We know too that online media, the Internet, the Fifth Estate, and social media have made Old Media less relevant. News is available online before it can reach the newsstands. No longer is the Fourth Estate a repository of facts, figures, reasoned analysis and balanced opinion, as it once was. Opinion is available from a host of well-informed and articulate commentators in the Fifth Estate, who have access to as much information as journalists do, and who analyse it in a better-balanced way than most Fourth Estate journalists. We read their opinions every day, while eschewing the Fourth Estate, much of it locked behind pay walls, and not worth paying for.
Because Old Media cannot compete with the immediacy of online news, it seems to have taken on another role – advocacy. Look for example at The Australian
. The front pages are now full of the S&G matter, every day, still. The paper is advocating the pursuit of our PM. There was nothing on its front page about the recent alarming reports on global warming which threatens our planet, just hundreds of column inches on S&G. Indeed the only major paper that reported on its front page the alarming global warming story out of the Doha talks was The Age
. What has become of a media that gives precedence to a long-running non-story that it deems a ‘scandal’, but scarcely bothers to highlight a story about dangerous threats to our planet and everything on it?
So here is the next question the media has to answer. What is the purpose of bringing down our PM and our elected Government?
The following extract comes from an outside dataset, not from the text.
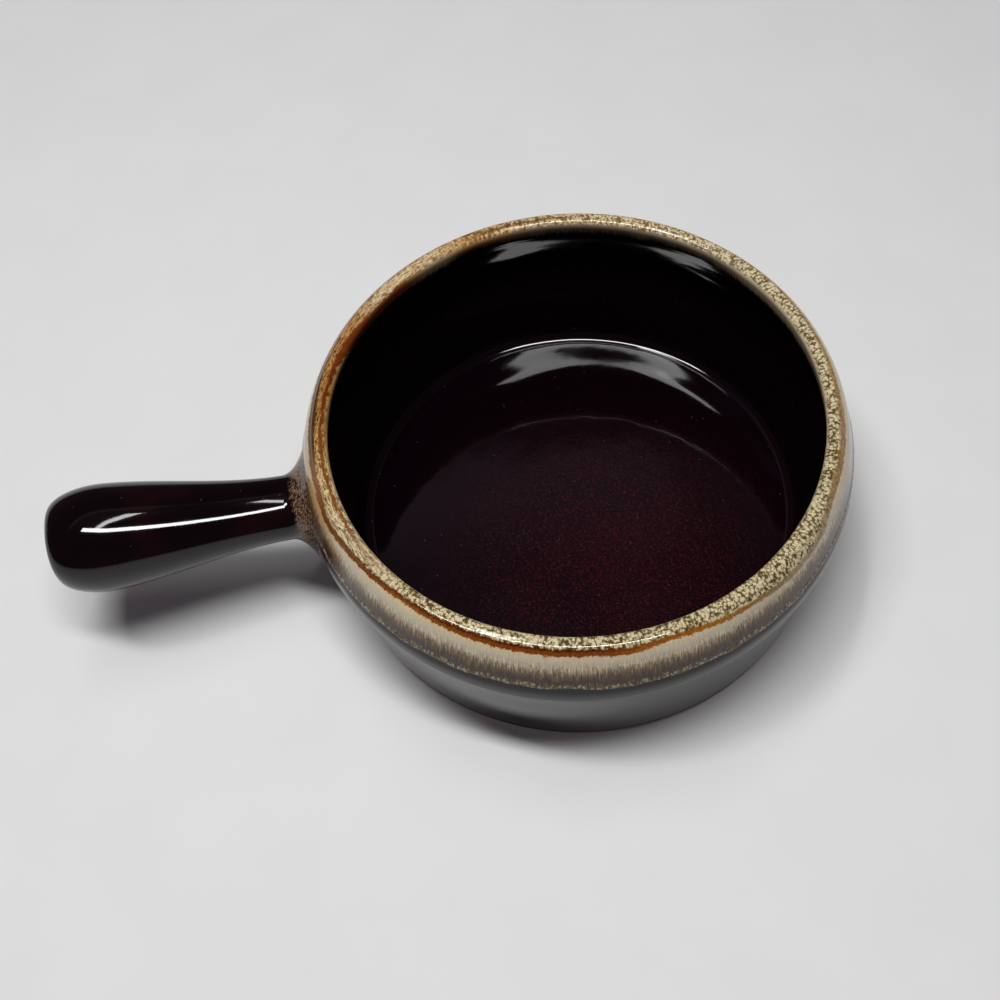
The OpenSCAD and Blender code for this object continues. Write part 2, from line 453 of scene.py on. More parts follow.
@dataclass(frozen=True)
class Glaze:
    """The fired glaze: mottled rim, rust line, cream, streaks, and brown below and inside.

    Its tables hold stops by the heading, apart from the outside band's, which go by the run. Tops, feet,
    edges and ends are runs. A pair holds the two bounds between which one look gives way to the next.
    """

    brown: Colour = srgb(10, 4, 6)
    pooled: Colour = srgb(10, 3, 7)
    red: Colour = srgb(48, 11, 13)
    red_grain: Colour = srgb(92, 27, 28)
    speck: Colour = srgb(150, 128, 124)
    root_dark: Colour = srgb(32, 18, 19)
    root_light: Colour = srgb(138, 108, 84)
    root_tint: Colour = (0.95, 0.66, 0.34, 1.0)
    deep_rust: Colour = srgb(72, 18, 2)
    pale_edge: Colour = srgb(206, 192, 164)
    gloss: float = 0.055
    index: float = 1.45
    swim: float = 0.012
    floor_ring: float = 0.01
    pool_at: tuple[float, float, float] = (6.0, -28.0, 8.0)
    pool_top: tuple[float, float] = (11.5, 8.8)
    root_at: tuple[float, float] = (0.0, 49.0)
    root_reach: tuple[float, float] = (30.0, 21.0)
    root_end: tuple[float, float] = (111.2, 109.4)
    root_foot: tuple[float, float] = (44.5, 48.5)
    root_from: tuple[float, float] = (5.0, 8.5)
    tint_from: tuple[float, float] = (3.5, 5.5)
    collar_from: tuple[float, float] = (103.5, 106.0)
    collar_edge: tuple[float, float] = (21.0, 22.0)
    drip_edge: tuple[float, float] = (21.6, 22.2)
    bead_top: tuple[float, float] = (18.0, 19.6)
    bead_foot: tuple[float, float] = (21.6, 20.8)
    inside_from: tuple[float, float] = (-2.6, -3.8)
    outside_span: tuple[float, float] = (4.0, 26.0)
    outside: Tones = tones(
        (4.0, 218, 196, 154), (6.5, 211, 198, 172), (9.5, 202, 186, 157), (11.5, 157, 136, 105),
        (13.5, 114, 86, 56), (16.0, 77, 49, 26), (18.2, 50, 29, 13), (19.0, 78, 60, 40),
        (20.2, 100, 84, 62), (21.2, 70, 54, 38), (22.0, 20, 12, 10), (26.0, 10, 4, 6))
    # Pale blots of the rim's mottle by heading; the stops about heading 190 to 200 are lifted further with
    # a painted highlight along the rim's near left.
    rim_cream_and_highlight: Tones = tones(
        (0, 222, 208, 168), (38, 226, 213, 176), (95, 224, 200, 154), (104, 214, 172, 108),
        (116, 232, 210, 166), (132, 236, 214, 172), (142, 204, 158, 98), (165, 190, 140, 78),
        (178, 208, 168, 106), (190, 230, 206, 156), (200, 236, 222, 180), (217, 226, 210, 168),
        (270, 218, 205, 163), (360, 222, 208, 168))
    rim_dark: Tones = tones(
        (0, 92, 72, 36), (38, 120, 98, 62), (95, 130, 96, 52), (104, 112, 64, 26), (118, 130, 88, 40),
        (132, 120, 76, 30), (142, 84, 42, 12), (165, 76, 38, 12), (190, 104, 62, 20), (217, 98, 72, 34),
        (235, 88, 68, 32), (360, 92, 72, 36))
    rim_drawn: Levels = ((0, 0.0), (95, 0.0), (122, 0.8), (205, 0.8), (222, 0.0), (360, 0.0))
    line_tone: Tones = tones(
        (0, 150, 116, 66), (60, 162, 102, 32), (110, 140, 68, 14), (150, 116, 62, 22), (164, 64, 34, 12),
        (176, 70, 38, 12), (186, 130, 74, 22), (195, 112, 58, 6), (203, 120, 66, 14), (212, 122, 56, 4),
        (222, 142, 80, 22), (242, 128, 62, 6), (264, 122, 56, 2), (270, 144, 82, 8), (278, 156, 88, 8),
        (290, 154, 102, 28), (300, 136, 96, 34), (308, 144, 112, 62), (320, 146, 116, 76),
        (340, 150, 110, 56), (360, 150, 116, 66))
    line_top: Levels = (
        (0, 1.0), (20, 1.5), (150, 2.0), (160, 1.6), (166, 1.0), (176, 1.2), (184, 2.0), (190, 2.4),
        (195, 4.3), (199, 3.7), (203, 2.6), (212, 2.0), (222, 1.5), (232, 1.8), (252, 2.0), (262, 2.2),
        (270, 3.0), (276, 2.3), (280, 2.4), (286, 3.5), (294, 4.5), (302, 5.6), (310, 6.2), (318, 4.6),
        (323, 2.2), (327, 1.5), (340, 1.4), (355, 0.8), (360, 1.0))
    line_foot: Levels = (
        (0, 2.9), (60, 3.8), (150, 4.2), (186, 4.5), (190, 5.2), (195, 6.2), (199, 5.5), (203, 4.7),
        (212, 3.8), (222, 3.2), (232, 3.8), (242, 4.1), (262, 4.3), (270, 4.9), (276, 3.8), (280, 3.9),
        (286, 4.9), (294, 5.7), (302, 7.4), (310, 8.4), (318, 7.8), (323, 4.8), (327, 4.1), (340, 4.2),
        (355, 2.9), (360, 2.9))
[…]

Here again I offer an opinion. For News Limited there seems to be a commercial reason. We know Murdoch prefers conservative governments, as he believes they provide a more congenial environment for his empire and its expansion. That has come out starkly in the Leveson Inquiry. Ideologically too, Murdoch prefers conservative governments. He was a great supporter of Margaret Thatcher and Ronald Regan, and although he supported Tony Blair, we now know that came at a price to Blair and his Labor Government. Here, Tony Abbott is his man. ‘I hope he liked me’ said Abbott after his only meeting with Murdoch.
There is another reason Murdoch wants Labor gone – the threat of a body being established to regulate the media, a move vehemently opposed by Murdoch’s man here, Kim Williams.
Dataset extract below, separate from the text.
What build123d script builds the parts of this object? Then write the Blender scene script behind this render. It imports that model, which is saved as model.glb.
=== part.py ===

Ben Eltham has views on the media’s role in the S&G saga. He wrote a comprehensive piece this week on the facts of the matter: The AWU Scandal Unpacked
. If you wish to read a summary, you won’t find one better than his.
But this piece is not about this matter; instead it is used as background to illustrate the current state of the media and the questions it still has to answer.
Eltham wrote another piece on the same day: Gillard Puts The Press To Shame
. After giving a thorough analysis that will repay your attention, he concludes: “Throughout the coverage of this affair, the onus of proof has consistently been placed on the Prime Minister by the media. The common line has been that she has "questions to answer". That argument is dead in the water, given that the Prime Minister has twice answered all the questions the media has put, at considerable length.
“In fact, the onus of proof in investigative reporting should run the other way. The role of journalists is not simply to ask questions. It is to uncover evidence and to substantiate and corroborate serious allegations. The argument that the Prime Minister owes the public an explanation of her actions 17 years ago is valid. But she has provided an explanation, many times.
“Perhaps its time we asked some questions of journalists like Hedley Thomas and Mark Baker.”
“Some questions that come to my mind are:
When does an investigation become a giant fishing expedition?
What responsibilities do journalists have to back up their claims?
And if you have evidence to support your leading questions, why won’t you release it?
Most importantly, in a week in which legislation for the National Disability Insurance Scheme was introduced to Parliament, we need to ask:
Why is this even news? While these questions arise out of the S&G matter, they are generic. They could, and should be asked of journalists no matter what they are reporting.
Yes, journalists are the ones who have questions to answer. I have suggested some specific ones about the S&G matter, and some generic ones arising out of it.
Writing in The Conservation
in AWU ‘scandal’ says more about the media’s ethics than the PM’s
, Janine Little says: ”Mainstream campaign journalism being what it is, competing for its shrinking share of a public attention span focused largely on social media, journalists haven’t let a lack of evidence stop their pursuit of the prime minister. If mainstream media organizations are attempting to compete with the reach and timbre of social media at the expense of a sustained respect for evidence and fact-based reporting, then it’s journalists who practice such things who stand to lose most.
“Journalism based on solid research and verified source material has uncovered serious wrongdoing not so long ago in Australia’s past, and for the benefit of a public’s right to know what matters. When there’s hardly anyone willing to question why an array of facts pointing away from the prime minister somehow keeps media organisations hot on her trail, it becomes solely a question of ethics answerable by journalists rather than Julia Gillard.” For the reasons suggested in this piece, the standard of journalism in the Fourth Estate has deteriorated since I first wrote about it over four years ago, and it continues to slide. The perversion of journalism brought about by the pursuit of partisan ideological objectives, aggravated by commercial and professional stresses within the Fourth Estate, accentuated by the loss of its status, prestige, and previously unchallenged authority, continues relentlessly.
It is depressing to see what was once a lofty and respected professional contribution to our society now so degenerate, ineffectual and disrespected.
This piece asserts that it is journalists and indeed the entire Fourth Estate that has questions to answer, questions about its intent, its behaviour, its ethics, its performance, and the quality of its offerings. Unless the Fourth Estate has the courage to answer these questions, unless it is willing to address its problems, it will sink into obscurity, replaced by a plethora of other providers of news, analysis and opinion, many in the Fifth Estate.
After seeing the media reaction to how Julia Gillard’s outmanoeuvered and humiliated Tony Abbott in the last QT for the year, I have little hope the Fourth Estate has learned anything at all. The commentators continue to insist that ‘She still has questions to answer’.
They remain self congratulatory lemmings.